The short answer is the file. The better answer is the file plus the intended scale plus the print method.

A digital sculpt can look excellent on a screen and still fail as a physical miniature. Thin parts may not support themselves. Clothing folds may be too shallow to show after printing and painting. A pose with a lot of open space between limbs can look dynamic but turn into a fragile part once it is reduced to a small scale.

For custom miniatures, solid geometry matters. Clean surfaces matter. So does the thickness of key areas like wrists, ankles, hats, and anything being held in the hands. If the figure is meant for display only, you may get away with finer details. If it is going into a working diorama, getting moved around for photos, or shipped regularly, durability starts to matter just as much as looks.

That is why some custom designs need adjustment before they are printed. The best result is not always the most delicate version. It is the one that still reads clearly at the finished size.

Resin vs. Filament for Custom Miniatures

If the question is can you 3d print custom miniatures well, the next question is what kind of printer you are using. For hobby figures, resin printing is usually the better fit. It captures sharper facial features, clothing texture, and smaller accessories. For 1:64 people, HO figures, and detailed diorama characters, resin is generally the standard you want.

Filament printing has its place, but usually not for tiny human figures where surface texture and crisp edges matter. It is more useful for larger terrain pieces, structural parts, or simple accessories where layer lines are less of a problem. A filament-printed figure can work at larger scales, but for a small collector display it often needs more cleanup than most hobbyists want.

Resin is not perfect, though. It requires support planning, post-curing, and careful handling. There is also a learning curve in getting prints clean without damaging thin parts. So while resin gives better detail, it also demands more from the process.

Why Some Custom Figures Look Great and Others Do Not

Most disappointments come from a mismatch between the idea and the output. Sometimes the file was designed for gaming pieces and not realistic display figures. Sometimes the scale reduction is too aggressive. Sometimes the pose is excellent artistically but poor for printing.

A good custom miniature needs to do three jobs at once. It has to be visually believable, physically printable, and scale-correct for the intended scene. If one of those is off, the final piece can feel wrong even if you cannot immediately tell why.

This is especially noticeable in diecast scenes. A figure that is a little too tall, too wide, or too soft in detail can throw off the whole display. The car may be highly detailed, the setting may be carefully built, but the human figure becomes the weak point. That is why hobbyists who care about realism tend to pay close attention to both sculpt quality and scale accuracy.

Can You 3D Print Custom Miniatures From Your Own Idea?

Yes, but there are levels to that. If you already have an STL file, the path is fairly direct as long as the file is printable and suited to your target scale. If you only have an idea - such as a specific worker pose, race crew member, mechanic, or military stance - then the project usually starts with either modifying an existing sculpt or creating one from scratch.

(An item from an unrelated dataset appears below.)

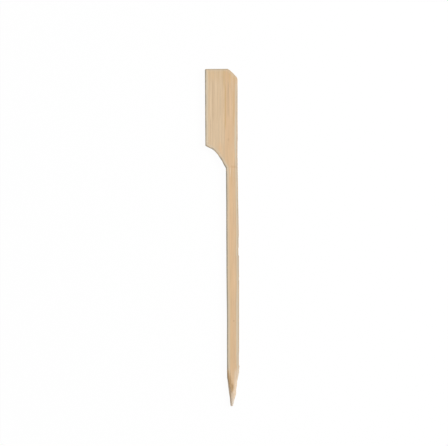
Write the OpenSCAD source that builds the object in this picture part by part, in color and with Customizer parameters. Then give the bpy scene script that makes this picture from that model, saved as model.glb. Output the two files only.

That is where custom service becomes more valuable than just owning a printer. Printing is only one step. Preparing the file, checking the pose, adjusting scale, and making sure the final result fits the hobby use case are what separate a decent print from a miniature you actually want in a display.

For collectors and builders who need unusual scales or hard-to-find figure types, this is often the real advantage. You are not limited to whatever a large manufacturer decided to mass produce. If your scene needs a very specific person in a very specific size, custom 3D printing can get you much closer.

At DoubleGDiecast, that custom-scale mindset is a big part of why hobbyists ask for prints beyond standard catalog items. A lot of scenes need something specific, not something close.

What to Check Before Ordering or Printing

Before moving ahead with a custom miniature, think about the finished use. If it is for shelf display, you may want the cleanest possible detail and a pose that reads well from one angle. If it is for diecast photography, you may want stronger silhouettes and expressions that hold up on camera. If it is for a busy diorama, overall realism and scale fit may matter more than tiny surface details.

It also helps to know whether the figure will be painted, left plain, or handled often. Some sculpt details look strong in gray resin but disappear under heavy paint. Others benefit from simple priming and dry brushing. The intended finish changes what kind of detail is actually useful.

And do not overlook base size or footprint. A custom figure may technically match the scale but still not stand correctly on the surface you are using. That is a small issue until you are trying to stage a photo and the figure keeps tipping next to the car.

Is 3D Printing Custom Miniatures Worth It?

Usually, yes, if the standard market is not giving you the figure you need. That is the best reason to do it. Not because 3D printing is trendy, but because it solves a hobby problem cleanly.

If you only need generic figures and can already find them in the right scale, off-the-shelf options may be simpler. But if your project calls for a specific pose, a hard-to-find scale, or a figure type that barely exists in retail inventory, custom printing starts to make a lot of sense.

The trade-off is that customization adds decisions. You have to think about scale, file quality, material, and how the figure will actually be used. The payoff is a scene that looks finished instead of almost finished.

That is really the best way to look at it. Custom miniatures are not just extra details. For many displays, they are the part that makes the whole setup feel believable. If your project needs that missing person, custom 3D printing is often the most practical way to put them there.